Taking Fall Revival into the weeks to come

This year’s Fall Revival featured Pastor Matt LeRoy of Love Chapel Hill in North Carolina.
Throughout the week of Sept. 9-13, he preached in three chapels and four evening services, exploring
Biblical passages, inviting the campus into prayer and seeking to encourage the students, faculty and
staff of Asbury to come together in pursuit of an abiding life.
Beyond a simple sermon series on the well-known John 15:1-5, these chapels challenged
campus to look at this passage anew as we deepen our relationship with Christ and invest in intimacy
with the True Vine. The journey through the book of Acts in the evening sessions gave tangible examples
of truly abiding lives, reminding listeners that not only is abiding a component of being a fruitful branch,
but it is the end goal. As much as we want to seek to gain the favor of others or start a successful
ministry to demonstrate an active and genuine faith, LeRoy said that “producing good fruit is a
byproduct of an abiding faith.”
Today, we are one week from the end of Fall Revival, and I can’t help but wonder if we are a
changed people. Did the week of intense spiritual fervor on campus shape our experience in this last
week? Is our relationship with God continuing the process of slowly growing, following the spark ignited
by the worship and words during the time we set apart last week? Did the trip to the altar on any one of
those days impact the way you have thought about and lived in the world?
I absolutely pray that these differences are evident, even if in small ways. I certainly hope that
the work God began in my own life and the lives around me did not vanish as soon as WHAM ended
Friday night. I truly believe in a faithful God, who, as Philippians 1:6 tells us, “began a good work in you

[and]

will bring it to completion at the day of Jesus Christ.”

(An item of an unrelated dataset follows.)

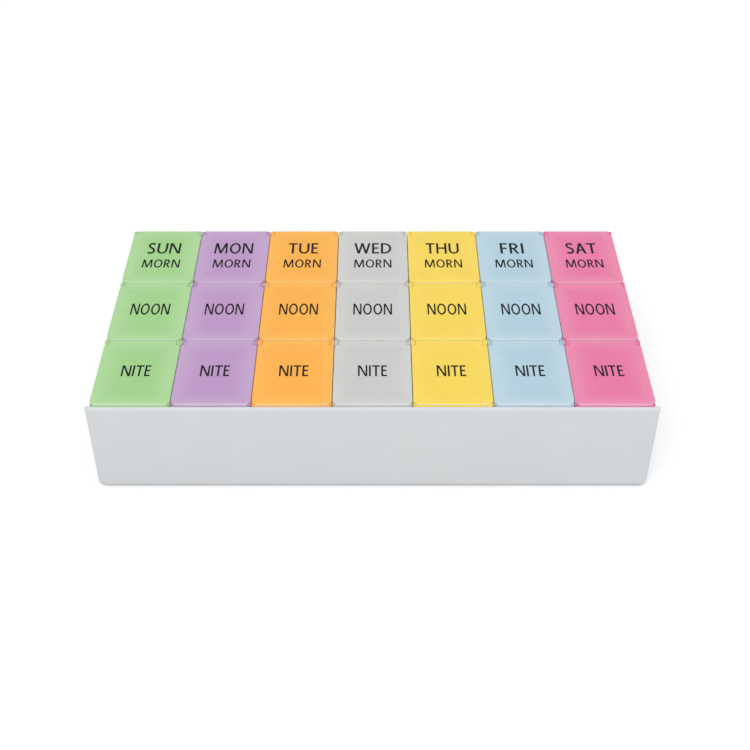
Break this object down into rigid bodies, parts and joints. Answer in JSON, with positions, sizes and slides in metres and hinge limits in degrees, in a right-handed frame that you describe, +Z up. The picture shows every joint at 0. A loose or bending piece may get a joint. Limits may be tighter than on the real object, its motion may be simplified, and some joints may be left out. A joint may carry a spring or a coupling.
{
  "type": "weekly pill organiser tray",
  "caption": "Flat open tray holding lift-out pill boxes side by side, one per weekday, each a row of cups with flip lids hinged at the rear.",
  "frame": {"origin": "middle of the tray's underside, on the surface it stands on", "axes": "+X to the right along the week, from Sunday to Saturday; +Y to the rear, where the lids' hinges and the morning cups are; +Z up"},
  "size_m": [0.1994, 0.1128, 0.0388],
  "materials": {
    "tray_plastic": "moulded light grey polypropylene, satin",
    "print_ink": "black pad-printed ink of the day and cup names on the lids",
    "sunday_plastic": "translucent leaf green polypropylene, satin",
    "monday_plastic": "translucent lilac purple polypropylene, satin",
    "tuesday_plastic": "translucent orange polypropylene, satin",
    "wednesday_plastic": "translucent pale grey, near clear polypropylene, satin",
    "thursday_plastic": "translucent yellow polypropylene, satin",
    "friday_plastic": "translucent pale blue polypropylene, satin",
    "saturday_plastic": "translucent pink polypropylene, satin"
  },
  "bodies": {
    "tray": {"tray": "tray_plastic"},
    "sunday_box": {"sunday_box": "sunday_plastic"},
    "sunday_night_lid": {"sunday_night_lid": "sunday_plastic"},
    "sunday_noon_lid": {"sunday_noon_lid": "sunday_plastic"},
    "sunday_morning_lid": {"sunday_morning_lid": "sunday_plastic"},
    "monday_box": {"monday_box": "monday_plastic"},
    "monday_night_lid": {"monday_night_lid": "monday_plastic"},
    "monday_noon_lid": {"monday_noon_lid": "monday_plastic"},
    "monday_morning_lid": {"monday_morning_lid": "monday_plastic"},
    "tuesday_box": {"tuesday_box": "tuesday_plastic"},
    "tuesday_night_lid": {"tuesday_night_lid": "tuesday_plastic"},
    "tuesday_noon_lid": {"tuesday_noon_lid": "tuesday_plastic"},
    "tuesday_morning_lid": {"tuesday_morning_lid": "tuesday_plastic"},
    "wednesday_box": {"wednesday_box": "wednesday_plastic"},
    "wednesday_night_lid": {"wednesday_night_lid": "wednesday_plastic"},
    "wednesday_noon_lid": {"wednesday_noon_lid": "wednesday_plastic"},
    "wednesday_morning_lid": {"wednesday_morning_lid": "wednesday_plastic"},
    "thursday_box": {"thursday_box": "thursday_plastic"},
    "thursday_night_lid": {"thursday_night_lid": "thursday_plastic"},
    "thursday_noon_lid": {"thursday_noon_lid": "thursday_plastic"},
    "thursday_morning_lid": {"thursday_morning_lid": "thursday_plastic"},
    "friday_box": {"friday_box": "friday_plastic"},
    "friday_night_lid": {"friday_night_lid": "friday_plastic"},
    "friday_noon_lid": {"friday_noon_lid": "friday_plastic"},
    "friday_morning_lid": {"friday_morning_lid": "friday_plastic"},
    "saturday_box": {"saturday_box": "saturday_plastic"},
    "saturday_night_lid": {"saturday_night_lid": "saturday_plastic"},
    "saturday_noon_lid": {"saturday_noon_lid": "saturday_plastic"},
    "saturday_morning_lid": {"saturday_morning_lid": "saturday_plastic"}
  },
  "joints": [
    {"name": "sunday_lift", "type": "slide", "parent": "tray", "child": "sunday_box", "axis": [0, 0, 1], "range_m": [0, 0.046]},
    {"name": "sunday_night_hinge", "type": "hinge", "parent": "sunday_box", "child": "sunday_night_lid", "pos_m": [-0.084, -0.0199, 0.0375], "axis": [-1, 0, 0], "range_deg": [0, 95]},
    {"name": "sunday_noon_hinge", "type": "hinge", "parent": "sunday_box", "child": "sunday_noon_lid", "pos_m": [-0.084, 0.0161, 0.0375], "axis": [-1, 0, 0], "range_deg": [0, 95]},
    {"name": "sunday_morning_hinge", "type": "hinge", "parent": "sunday_box", "child": "sunday_morning_lid", "pos_m": [-0.084, 0.0521, 0.0375], "axis": [-1, 0, 0], "range_deg": [0, 115]},
    {"name": "monday_lift", "type": "slide", "parent": "tray", "child": "monday_box", "axis": [0, 0, 1], "range_m": [0, 0.046]},
    {"name": "monday_night_hinge", "type": "hinge", "parent": "monday_box", "child": "monday_night_lid", "pos_m": [-0.056, -0.0199, 0.0375], "axis": [-1, 0, 0], "range_deg": [0, 95]},
    {"name": "monday_noon_hinge", "type": "hinge", "parent": "monday_box", "child": "monday_noon_lid", "pos_m": [-0.056, 0.0161, 0.0375], "axis": [-1, 0, 0], "range_deg": [0, 95]},
    {"name": "monday_morning_hinge", "type": "hinge", "parent": "monday_box", "child": "monday_morning_lid", "pos_m": [-0.056, 0.0521, 0.0375], "axis": [-1, 0, 0], "range_deg": [0, 115]},
    {"name": "tuesday_lift", "type": "slide", "parent": "tray", "child": "tuesday_box", "axis": [0, 0, 1], "range_m": [0, 0.046]},
    {"name": "tuesday_night_hinge", "type": "hinge", "parent": "tuesday_box", "child": "tuesday_night_lid", "pos_m": [-0.028, -0.0199, 0.0375], "axis": [-1, 0, 0], "range_deg": [0, 95]},
    {"name": "tuesday_noon_hinge", "type": "hinge", "parent": "tuesday_box", "child": "tuesday_noon_lid", "pos_m": [-0.028, 0.0161, 0.0375], "axis": [-1, 0, 0], "range_deg": [0, 95]},
    {"name": "tuesday_morning_hinge", "type": "hinge", "parent": "tuesday_box", "child": "tuesday_morning_lid", "pos_m": [-0.028, 0.0521, 0.0375], "axis": [-1, 0, 0], "range_deg": [0, 115]},
    {"name": "wednesday_lift", "type": "slide", "parent": "tray", "child": "wednesday_box", "axis": [0, 0, 1], "range_m": [0, 0.046]},
    {"name": "wednesday_night_hinge", "type": "hinge", "parent": "wednesday_box", "child": "wednesday_night_lid", "pos_m": [0, -0.0199, 0.0375], "axis": [-1, 0, 0], "range_deg": [0, 95]},
    {"name": "wednesday_noon_hinge", "type": "hinge", "parent": "wednesday_box", "child": "wednesday_noon_lid", "pos_m": [0, 0.0161, 0.0375], "axis": [-1, 0, 0], "range_deg": [0, 95]},
    {"name": "wednesday_morning_hinge", "type": "hinge", "parent": "wednesday_box", "child": "wednesday_morning_lid", "pos_m": [0, 0.0521, 0.0375], "axis": [-1, 0, 0], "range_deg": [0, 115]},
    {"name": "thursday_lift", "type": "slide", "parent": "tray", "child": "thursday_box", "axis": [0, 0, 1], "range_m": [0, 0.046]},
    {"name": "thursday_night_hinge", "type": "hinge", "parent": "thursday_box", "child": "thursday_night_lid", "pos_m": [0.028, -0.0199, 0.0375], "axis": [-1, 0, 0], "range_deg": [0, 95]},
    {"name": "thursday_noon_hinge", "type": "hinge", "parent": "thursday_box", "child": "thursday_noon_lid", "pos_m": [0.028, 0.0161, 0.0375], "axis": [-1, 0, 0], "range_deg": [0, 95]},
    {"name": "thursday_morning_hinge", "type": "hinge", "parent": "thursday_box", "child": "thursday_morning_lid", "pos_m": [0.028, 0.0521, 0.0375], "axis": [-1, 0, 0], "range_deg": [0, 115]},
    {"name": "friday_lift", "type": "slide", "parent": "tray", "child": "friday_box", "axis": [0, 0, 1], "range_m": [0, 0.046]},
    {"name": "friday_night_hinge", "type": "hinge", "parent": "friday_box", "child": "friday_night_lid", "pos_m": [0.056, -0.0199, 0.0375], "axis": [-1, 0, 0], "range_deg": [0, 95]},
    {"name": "friday_noon_hinge", "type": "hinge", "parent": "friday_box", "child": "friday_noon_lid", "pos_m": [0.056, 0.0161, 0.0375], "axis": [-1, 0, 0], "range_deg": [0, 95]},
    {"name": "friday_morning_hinge", "type": "hinge", "parent": "friday_box", "child": "friday_morning_lid", "pos_m": [0.056, 0.0521, 0.0375], "axis": [-1, 0, 0], "range_deg": [0, 115]},
    {"name": "saturday_lift", "type": "slide", "parent": "tray", "child": "saturday_box", "axis": [0, 0, 1], "range_m": [0, 0.046]},
    {"name": "saturday_night_hinge", "type": "hinge", "parent": "saturday_box", "child": "saturday_night_lid", "pos_m": [0.084, -0.0199, 0.0375], "axis": [-1, 0, 0], "range_deg": [0, 95]},
    {"name": "saturday_noon_hinge", "type": "hinge", "parent": "saturday_box", "child": "saturday_noon_lid", "pos_m": [0.084, 0.0161, 0.0375], "axis": [-1, 0, 0], "range_deg": [0, 95]},
    {"name": "saturday_morning_hinge", "type": "hinge", "parent": "saturday_box", "child": "saturday_morning_lid", "pos_m": [0.084, 0.0521, 0.0375], "axis": [-1, 0, 0], "range_deg": [0, 115]}
  ]
}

But as LeRoy indicated during the week, being a branch of the Vine does involve participation on
our part. We must be ready and willing to join God in what he is doing, to respond to the convictions on
our own hearts. We must be brave people who are willing to be vulnerable enough to engage in honest
confession with God and with others. If we do not respond to the Holy Spirit’s work in our lives, the
week of Fall Revival becomes obsolete. Emotional highs can only last for so long. Spiritual seeds can be
trampled at the first sign of difficulty if they are not carefully and consistently watered.
Fall Revival carried with it experiences and moments that we can carry with us for the rest of our
lives, which can shape and mold us as we become more like our Lord and Savior Jesus Christ if we let
them. We could also forget these moments, dismiss them as a purely emotional reaction to impassioned
speaking and worship, and resume our lives, unmarked and unchanged by the reality of God’s presence.
Ultimately, that is our choice. But Fall Revival 2019 was not a week to be taken lightly, and it is my
prayer that we would choose to continue the atmosphere of authentic praise and Spirit-led living that
invaded campus during those five days.